Use this monthly framework as a checklist:

  • Week 1 – technical scan: indexability, redirects, broken links
  • Week 2 – content scan: intent match, outdated sections, missing examples
  • Week 3 – authority scan: internal links, top linked pages, orphan pages
  • Week 4 – performance scan: CTR opportunities, conversion alignment, next refresh list

Concrete takeaway: schedule the audit like a campaign deliverable. If it is not on a calendar with an owner, it will not happen, and SEO mistakes will compound quietly.

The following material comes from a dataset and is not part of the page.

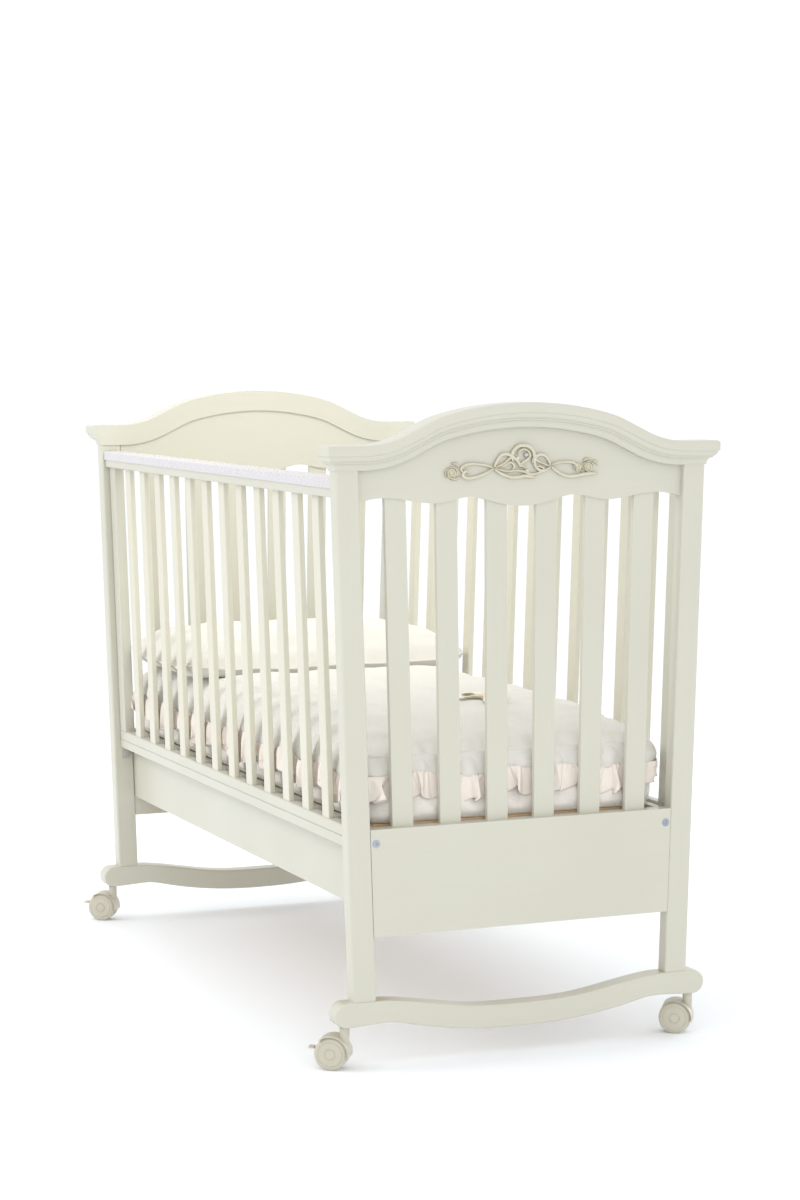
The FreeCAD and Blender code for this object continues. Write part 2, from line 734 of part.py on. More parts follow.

How to apply this to influencer marketing pages and creator funnels

SEO is not separate from influencer marketing, because many of your highest-intent visitors arrive through search. Campaign landing pages, creator application pages, and benchmark posts all compete in crowded SERPs. Therefore, treat each page like a performance asset: define the intent, show the math, and remove friction. If you sell services, add a clear pathway from informational content to a next step, such as a template download or a consultation form. If you are a creator, build pages that answer brand questions directly – deliverables, usage rights, exclusivity terms, and past results – so search traffic converts into inquiries.

Concrete takeaway: pick one page this week that matters to revenue, run the two tables above, and fix the top three issues. SEO improves fastest when you ship small, high-confidence fixes repeatedly.